The records were also sent in a sealed cover through an officer of the department claiming privilege. The learned District Munsif thereupon has applied his mind to find out whether the claim is not arbitrary and capricious but well founded. He writes
'I opened the sealed cover and on a perusal of the entire file thereon, I agree with the opinion of the Collector that the publication ot the statements of witnesses at the enquiry by the Taluk Supply officer would be prejudicial to public interest.'
Therefore he dismissed the petition and hence this civil revision petition.
5. In this revision three points are urged, viz., that the privilege has been claimed by the Personal Assistant to the Collector and hot by the Collector and therefore the privilege was not claimed by the head of the Department; secondly, that the learned District Munsif has not applied his own mind; and thirdly that these statements are not communications made to a public officer in official confidence.
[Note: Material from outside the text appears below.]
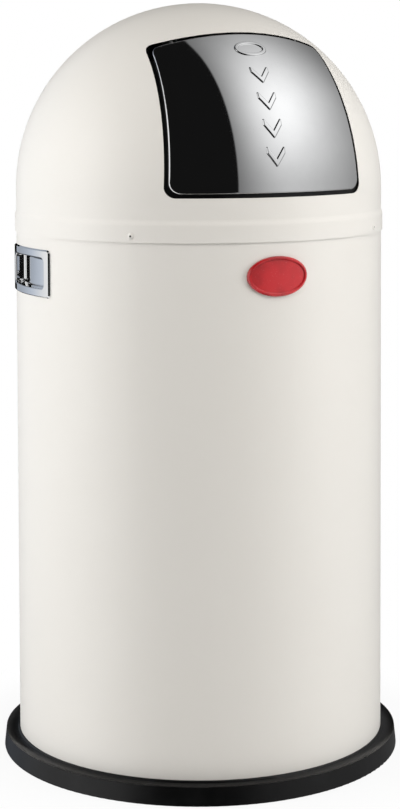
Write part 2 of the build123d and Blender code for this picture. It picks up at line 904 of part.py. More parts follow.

In my opinion these three points neither singly nor cumulatively have got any substance.
6. POINT 1: I have mentioned how the Collector to whom the summons was sent has claimed privilege by means of an affidavit through his personal Assistant who is in direct charge of the records and how the records have been sent in a sealed cover to Court. Section 123, Evidence Act, only requires that the privilege should be claimed by the Head of the Department and not that the affidavit should be sworn to by him. The use of the word 'concerned' in relation to the Head of the Department shows that the affidavit must contain a sworn statement by the Head of the department in whose custody the document happened to be at the time when discovery and production are claimed. There is no substance in this point.
7. POINT 2: There seems to be some confusion as to the exact nature of the question to be decided by the court. The question whether a communication was made in official confidence is for the court to decide; but the public officer concerned is the sole judge of whether it should or it should not be disclosed. The court may adopt any procedure that it considers suitable in the circumstances to satisfy itself whether the document for which the privilege is claimed is a communication made in official confidence. This the court has done in this case by going through the entire' file and from the order it is clearly inferable, though it would have been better if it had been made more explicit that the court found that the documents in question were communications made to a public officer in official confidence. Then it would not have been necessary for the court to have expressed its supererogatory opinion whether it agreed or did not agree with the collector that the communication should not be disclosed because the public officer concerned is the sole judge of whether it should or it should not be disclosed.
8. POINT 3: It is contended before me that the documents in question are hot communications made in official confidence to a public officer. In regard to this courts have adopted a basic principle for deciding whether a particular document is a communication made in official (confidence to a public officer or not, viz., whether the document produced or the statement made was under the process of law or not. If the former is the case, courts have held that it would be difficult to say that a document produced or statement made under the process of law is a communication made in official confidence. If on the other hand a document is produced or a statement is made in a confidential departmental enquiry not under process of law but for the gathering of Information by the department for guiding them in the future action if any they have got to take, it would be a case of communication made in official confidence. Once this basic principle is borne in mind it will not be difficult to follow the line of decisions on this point.
Thus, returns submitted to an income-tax collector, any statement made before him, or any order that may be made by him, are not privileged under Sections 123 and 124, Evidence Act; --Bhalachandra Battatraya v. Chaubasappa Malappa', : AIR1939Bom237 (B); -- 'Venkatachala Chettiar v. Sampathu Chettiar', 32 Mad 62 (C). See also -- 'Jadobram Dev v. Bulloram Dev', 26 Cal 281 (D). The privilege cannot be claim-ed in respect of a statement recorded in the course of an investigation by a forest range officer: -- 'Kaliyappa Udayan v. Emperor', AIR 1937 Mad 492 (E). Statements made by witnesses in an investigation made by the Civil Inspector under the Code of Criminal Procedure cannot be considered to be statements made in official confidence -- 'Apparao v. Suryaprakasa-rao' : AIR1951Mad864 'Emperor v. Kistayya', 1935 Mad WN 1282 (G). The basic principle in all these cases is that the enquiry or investigation was under process of law. On the other hand, a confidential report submitted,' as a result of a confidential enquiry held under the orders of a railway officer to enable him to take departmental action is a privileged document falling within the purview of Section 124, Evidence Act; -- 'Emperor v. Mir Mohamed Shah', Am 1935 Sind 50 (H). A report of enquiry under para. 900 of the Jail Manual submitted by the inquiring officer to the Inspector General of Prisons is a state document and privileged under Section 123, Evidence Act, and the statements of witnesses incorporated therein are also privileged: -- 'Emperor v. Nanda Singh', AIR 1925 Oudh 640 (I). where a proprietor wants his estate to be taken over by the Court of Wards, the statements made to the Collector showing the financial position, liability etc., are privileged communications; -- 'Collector of Jaunpore v. Jamna Prasad', : AIR1922All37 (J). It will be noticed that these enquiries and investigations were not under process of law.
9. Therefore, I hold that under Section 124, Evidence Act, the communications sought to be disclosed are of the nature covered by the said section and therefore the provisions of that section have got to be applied.
10. In the result, this civil revision petition is dismissed.